According to reports from The Summit Daily, after voting to unionize in May 2021, Breck Ski Patrol and Vail resorts have reached an agreement for a finalized union contract on December 15th. In this contract, the patrollers will have higher wages, access to employee housing options and access to closer parking.
Breckenridge is one of the many ski patrols who are moving forward with unionization. Ski Patrollers are notoriously underpaid in the industry and are demanding livable wages or at least wages that compensate for the occupational hazards of the job. Breckenridge Ski Patrol had a much more amenable attitude than other patrols and settled at a rumored starting wage of 15.00 per hour along with other merit-based pay increase incentives.
Ryan Dineen, a patroller on the bargaining committee remarked on how happy they were with how easy the negotiation process went.
“It was a positive process for our negotiating committee, and we specifically wanted to thank the local leadership at Breckenridge Ski Resort for making that possibleWithout the help of those individuals, I don’t think this process would have been as effective.”
On the other side of the spectrum, we have the Park City Ski Patrol Association (PCPSA), whom have been a strong arm with the fight for livable wages against Vail Resorts.

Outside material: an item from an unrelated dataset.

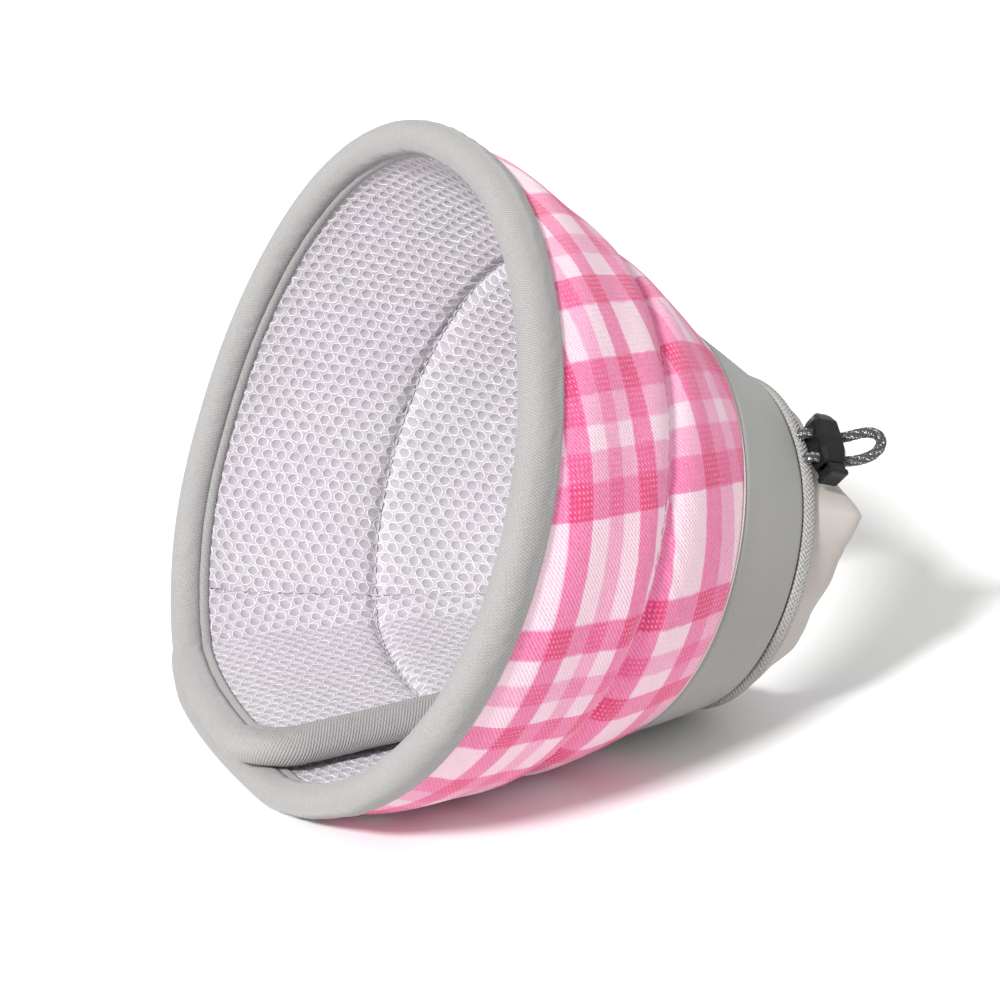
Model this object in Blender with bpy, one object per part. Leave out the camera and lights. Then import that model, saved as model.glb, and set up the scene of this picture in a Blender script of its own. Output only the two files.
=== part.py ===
"""Soft recovery cone for a pet: a quilted fan of cloth and foam, rolled into a cone that lies on its side.

The mouth opens towards -X, the neck towards +X, and the cone rests on the flattened side z = 0.
Angles round the cone are measured from +Y (0) over the top (90) to -Y (180) and the floor (270).
Lengths are in metres and angles in degrees.
"""
import math

import bmesh
import bpy
import numpy as np
from mathutils import Matrix, Vector

# Fan and cone
RIM_RADIUS = 0.1075
NECK_RADIUS = 0.054
SLANT = 0.142
PLAID_LENGTH = 0.108
START_ANGLE = -104.0
OVERLAP_ANGLE = 64.0
MERGE_ANGLE = 70.0
SLIP = 0.006
CORNER = 0.022
RIM_SINK = 0.0055
NECK_LIFT = 0.0007

# Walls
PAD = 0.0042
LINING = 0.0030
GAP = 0.0003
BINDING_WIDTH = 0.010
BINDING_WALL = 0.0012
CLOSURE_THICKNESS = 0.0020
CLOSURE_INSET = 0.016

# Neck
TAPE_WIDTH = 0.0045
TAPE_THICKNESS = 0.0010
SLEEVE_LENGTH = 0.022
SLEEVE_PLY = 0.0008
CHANNEL_ROOM = 0.0009
GATHER_DEPTH = 0.0006
GATHERS = 13
LAID_SHARE = 0.9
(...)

The Salt Lake Tribune reports the PCPSA are continuing to hold out on their demands in the 47th bargaining session and have failed to reach an agreed bargain. The PCPSA are demanding $17.00 per hour as a base and a guaranteed $1.00 pay increase for the first 3 years, to compensate for training and specified skills they have learned. At this point Vail Resorts will only meet them at $15.00.
“I think we’ve made it abundantly clear that that base wage offer comes short of being an appropriate and fair wage for what our job is — what we do on the ground.” Patrick Murphy Park City Ski Patroller
According to the Vail Resorts 2021 Annual Report, Vail Resorts CEO, Kirsten Lynch, is making over $1,000,000 a year as a base salary. Which if we do the math correctly, IF she works as much as most ski patrollers, which is close to 45 hours a week, she is making close to $425 dollars per hour. She makes more before lunch, then a rookie ski patroller makes over 2 weeks. That does not even include cash target incentive plans that can equal up to 100% of her salary nor does it include vested stock options.

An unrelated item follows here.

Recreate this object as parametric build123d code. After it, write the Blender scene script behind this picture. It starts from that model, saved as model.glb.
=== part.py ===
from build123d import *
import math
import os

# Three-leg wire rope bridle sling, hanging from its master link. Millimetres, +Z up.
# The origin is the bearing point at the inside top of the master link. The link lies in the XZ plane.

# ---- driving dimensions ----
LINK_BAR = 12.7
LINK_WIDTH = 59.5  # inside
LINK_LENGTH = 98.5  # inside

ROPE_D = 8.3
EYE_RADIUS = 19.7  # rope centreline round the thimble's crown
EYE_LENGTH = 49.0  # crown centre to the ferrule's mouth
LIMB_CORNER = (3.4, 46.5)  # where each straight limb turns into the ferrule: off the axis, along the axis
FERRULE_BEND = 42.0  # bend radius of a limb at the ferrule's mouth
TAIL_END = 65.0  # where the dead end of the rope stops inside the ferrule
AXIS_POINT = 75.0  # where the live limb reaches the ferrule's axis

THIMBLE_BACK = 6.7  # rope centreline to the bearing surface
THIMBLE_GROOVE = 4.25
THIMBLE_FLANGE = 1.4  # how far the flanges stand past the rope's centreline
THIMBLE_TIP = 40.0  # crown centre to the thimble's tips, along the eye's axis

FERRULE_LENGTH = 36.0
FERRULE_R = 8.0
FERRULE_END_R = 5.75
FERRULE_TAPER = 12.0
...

Now this is just one skier’s opinion (mine), Ski patrollers have always been the unsung heroes of resorts. They get paid a sum that does not represent their worth to the mountain and have been doing so for years. However, with rising inflation and cost of living, if Vail wants to keep the resorts safe, retain staff and not have an incoming patrol class of 30 plus people, they need to reconsider their patrol pay structure and maybe give a little more money to retain experienced patrollers. Although they were able to make a deal with Breck Ski Patrol, it is hard to tell what is going to happen with Park City at this point.